Target Score Matching
Valentin De Bortoli, Michael Hutchinson, Peter Wirnsberger, Arnaud Doucet
TL;DR
This work tackles the poor low-noise performance of denoising score matching by introducing Target Score Identity (TSI), which uses the known score of the clean target $\nabla \log p_X(x)$ to derive Target Score Matching (TSM) losses that exhibit favorable low-noise behavior. For additive noise, TSI yields $\nabla \log p_Y(y)=\int \nabla \log p_X(x)\, p_{X|Y}(x|y)\, \mathrm{d}x$, while DSM relies on $\nabla \log p_{Y|X}(y|x)$; the paper proves a relationship $\ell_{\text{TSM}}(\theta)=\ell_{\text{DSM}}(\theta)+$ constants and shows substantial variance reductions in practice.
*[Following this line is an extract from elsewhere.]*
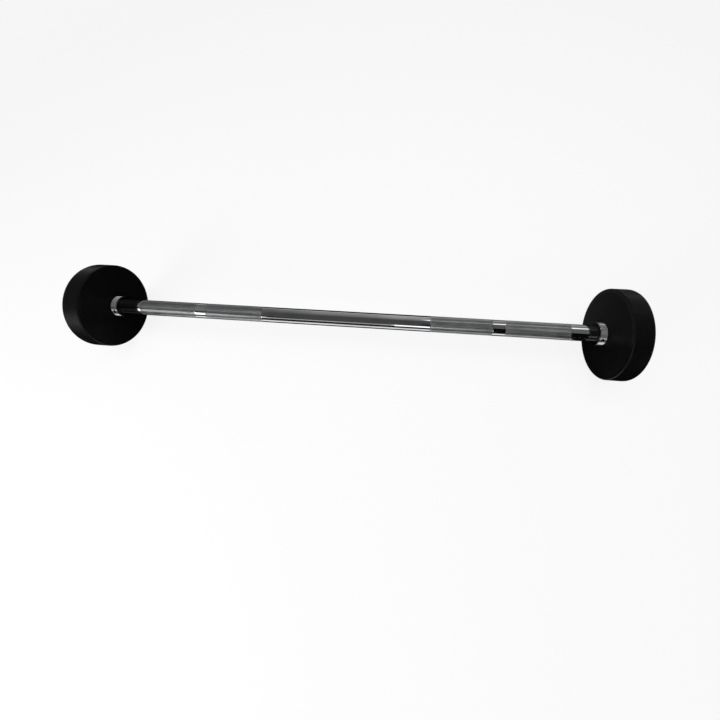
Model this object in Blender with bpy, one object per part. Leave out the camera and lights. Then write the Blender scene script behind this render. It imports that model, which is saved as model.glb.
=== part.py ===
"""Straight fixed barbell: a knurled chrome handle with a rubber-covered head bolted on each end.

Metres, +Z up. The handle lies along X with its middle at the origin. Each head is modelled from its
inner face outwards, on an empty at that face, so the left and the right head are the same design.
"""

import math

import bmesh
import bpy
from mathutils import Matrix

# Gap kept between pieces that touch or slide on each other.
FIT = 0.0003

# Handle: one solid bar, plain in the middle, with two knurled grips on each side.
HANDLE_DIAMETER = 0.028
KNURL_RISE = 0.00015
PLAIN_CENTRE_LENGTH = 0.301
INNER_GRIP_LENGTH = 0.1055
MARK_BAND_WIDTH = 0.021
OUTER_GRIP_LENGTH = 0.1065
SHOULDER_INSIDE_HEAD = 0.001
SHOULDER_CHAMFER = 0.0005

# Spigot: the thinner end of the bar that carries the head.
SPIGOT_DIAMETER = 0.022
SPIGOT_BELOW_HUB = 0.0008
SPIGOT_CHAMFER = 0.0008
TAPPED_HOLE_DEPTH = 0.0215
DRILL_POINT_LENGTH = 0.003

# Heads: round rubber jackets over iron discs. The middle of each inner face stands proud of its rim.
# The span is measured between these middles, where the collars bear.
SPAN_BETWEEN_HEADS = 0.8746
HEAD_DIAMETER = 0.153
RIM_THICKNESS = 0.030
RIM_ROUND = 0.005
FACE_RISE = 0.0047
FACE_LAND_DIAMETER = 0.056
CORE_DIAMETER = 0.143
CORE_THICKNESS = 0.020
CORE_CHAMFER = 0.002
RUBBER_FACE_THICKNESS = 0.005
BORE_EDGE_CHAMFER = 0.0006

# Flanged hub bush pressed into the iron disc.
HUB_DIAMETER = 0.033
HUB_FLANGE_DIAMETER = 0.037
HUB_CHAMFER = 0.0005

# Key that stops the head from turning on the spigot.
KEY_WIDTH = 0.006
KEY_HEIGHT = 0.006
KEY_LENGTH = 0.009
KEY_INTO_SPIGOT = 0.0035
KEY_FROM_SHOULDER = 0.002
KEY_BEVEL = 0.0004

# Collar ring against the inner face, with its set screw.
COLLAR_DIAMETER = 0.038
COLLAR_LENGTH = 0.011
COLLAR_OUTER_CHAMFER = 0.001
COLLAR_INNER_CHAMFER = 0.0004
SET_SCREW_DIAMETER = 0.004
SET_SCREW_BELOW_SURFACE = 0.0006
SET_SCREW_SOCKET_WIDTH = 0.002
SET_SCREW_SOCKET_DEPTH = 0.002
SET_SCREW_CHAMFER = 0.0004
SET_SCREW_TILT = math.radians(52.0)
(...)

The authors extend these ideas to non-additive noise, Lie groups, and Bridge Matching, deriving corresponding score identities and practical estimators that can be implemented via MCMC or regression targets. Experiments on analytic targets and trained models demonstrate reduced estimator variance at low noise and faster convergence, validating the approach for physics-informed and manifold-valued applications. Overall, target-informed score matching provides a principled pathway to more stable, low-noise score estimation in diffusion-like models with broad applicability.
Abstract
Denoising Score Matching estimates the score of a noised version of a target distribution by minimizing a regression loss and is widely used to train the popular class of Denoising Diffusion Models. A well known limitation of Denoising Score Matching, however, is that it yields poor estimates of the score at low noise levels. This issue is particularly unfavourable for problems in the physical sciences and for Monte Carlo sampling tasks for which the score of the clean original target is known. Intuitively, estimating the score of a slightly noised version of the target should be a simple task in such cases. In this paper, we address this shortcoming and show that it is indeed possible to leverage knowledge of the target score. We present a Target Score Identity and corresponding Target Score Matching regression loss which allows us to obtain score estimates admitting favourable properties at low noise levels.